Product: Methley Plum
Scientific Name: Prunus salicina 'Methley'
Type: Fruit tree
Full Grown Size: 20 feet tall and 20 feet spread
Soil condition: Well-drained, loamy, mildly acidic to mildly alkaline soil
Light Requirements: Full sun
USDA Zones: 5-9
A cultivar of Japanese plum, Methley is a small, upright, spreading tree. Japanese plum trees have a rougher bark and more persistant spurs than European plums. They also are more vigorous, disease resistant, and produce more flowers. They tolerate heat and need only a short period of winter dormancy. The early bloom time makes them susceptible to late spring frosts. The foliage is bright green. The white flowers are borne mostly in umbel-like clusters of 2-3 on short spurs, and solitary or 2-3 in axils of 1-yr-old wood. Blooms appear as early as February covered in snow. Fruiting begins in 2-4 years. Methley plum produces heavy, annual crops of juicy, sweet, red purple fruit that ripens from late May to early July.

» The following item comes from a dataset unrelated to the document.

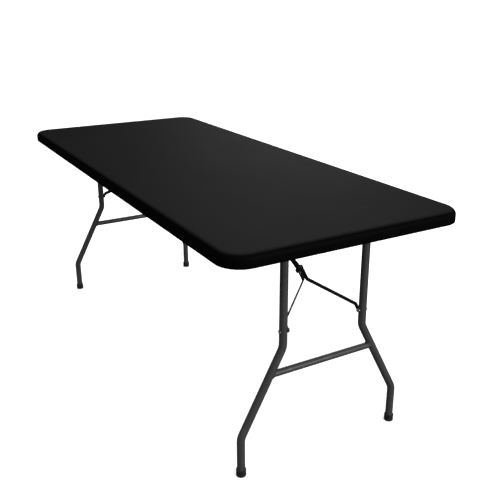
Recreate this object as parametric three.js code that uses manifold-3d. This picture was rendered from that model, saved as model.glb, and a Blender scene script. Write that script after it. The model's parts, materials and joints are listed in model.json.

One crop requires several pickings. Japanese plums can be picked before they are completely ripe, since they will finish ripening off the tree. Methley is self fertile and serves as a good pollinator for early bearing Japanese varieties. Japanese and European plums cannot cross-pollinate each other, because they have different numbers of chromosomes. The growth rate is 15-20 inches per year. Plums require minimal pruning which should be done after flowering when the tree is still leafless. In the formative years, pruning can be to remove interior branches, water sprouts, growing scaffold branches, and dead, damaged, or diseased wood. In maturity, vigorous upright shoots are removed as fruiting increasingly occurs on spurs on older wood. Japanese plums do best when trained to an open center and need thinning for proper fruit development.